Ao fim de uma semana, o presidente do Belenenses foi lá a casa. Quando o meu pai me disse: “Milai, podes voltar aos treinos”, corri a fechar-me no quarto, tal era a revolta. O meu pai não me dava a mão para eu fazer um percurso de vida, tinha sido preciso um estranho? Sei que a geração dele era assim, mas fiquei revoltada.
Quando voltei ao Belenenses, o meu pai passou a acompanhar-me nas competições e, num tempo em que não havia extravagâncias, voltava para casa com pastelinhos de Belém para todas nós. Mais tarde, revelou-se um avô extremoso e uma ajuda preciosa. Como estive na competição até aos 38 anos, os meus dois filhos, a Mafalda e o Alex, passavam a semana com os avós, só vinham para casa à sexta.

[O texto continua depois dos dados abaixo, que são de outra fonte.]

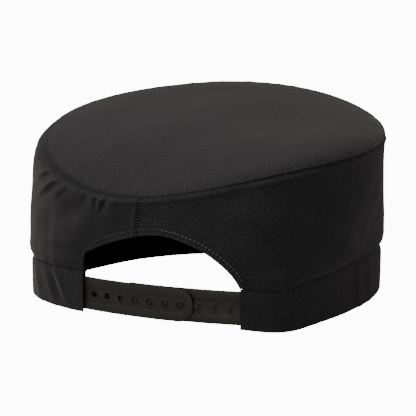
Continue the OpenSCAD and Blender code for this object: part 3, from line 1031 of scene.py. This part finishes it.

O meu marido, Dario Fernandes, era então um ícone no Colégio Militar.
No Dona Leonor, fui péssima aluna. Não tinha tempo para estudar, porque fiz parte da primeira seleção de voleibol e os treinos eram no Norte. Quando disse ao meu pai que queria ser professora, ouvi: “Não quero filha minha feita saltimbanca.” Mas respondi-lhe: “Quer queira, quer não, nem que tenha de sair de casa.” E fui para o INEF [Instituto Nacional de Educação Física].
Antes de acabar o curso, dei aulas na Mocidade, ali ao pé da Cruz Quebrada. Dava tudo: badmínton, vólei, basquete, danças regionais… E, no último ano, o professor Moniz Pereira levou-me como jogadora e treinadora para o Sporting.
Ao fim de dois anos, concluí que não era aquilo que queria. Os clubes não olhavam para os valores pessoais. O desporto é muito além das vitórias e das derrotas. A disciplina, a assiduidade, o respeito, a colaboração… Dar o nosso máximo, respeitar os adversários e aprender com eles.
O desporto traz saúde física e mental e ajuda a fugir das solicitações negativas. Foi isso que consegui no Filipa. Hoje, continuo a dar-me com as antigas alunas, são as minhas meninas.
No Filipa, constituí uma equipa de vólei mal entrei, em 1965. Um dia, o professor Moniz Pereira apareceu para ver um jogo da neta e, no final, veio ter comigo e disse-me: “Valeu a pena” (eu ter saído do Sporting). Era uma frase muito dele, até escreveu um fado.
Reformei-me em 2004, mas continuo no liceu a dar o treino. O meu trabalho é voluntário e estou lá todos os dias, das seis da tarde às dez e meia da noite. Tenho miúdas espetaculares e o apoio das direções. O feedback é ótimo. O Filipa ocupa os lugares cimeiros no ranking nacional e o desporto faz parte integrante.
A vida não é só estudar, por isso sou contra o numerus clausus. Um bom profissional não se dita pelas boas notas. Devia-se considerar o percurso além da escola e recuperar os exames de admissão à faculdade. Tirar um curso de que não se gosta e depois trabalhar numa coisa de que não se gosta… Não se pode ser feliz. O dinheiro não é tudo, a realização pessoal é quase tudo.
Tenho o sonho de a Educação Física chegar aos bairros mais problemáticos. E outros dois sonhos, estes impossíveis: que o dia tivesse 48 horas; e que nesse tempo eu só envelhecesse um dia. Nesta altura, teria 43 anos [Risos].
Gostava de chegar ao fim sem perder as minhas qualidades. Todas as manhãs, faço dez minutos de alongamentos, almoço em casa e depois vou para Lisboa. Na Avenida de Roma, é raro o dia em que não encontro uma antiga aluna ou pais das miúdas de agora. Valeu a pena. Ainda vale a pena.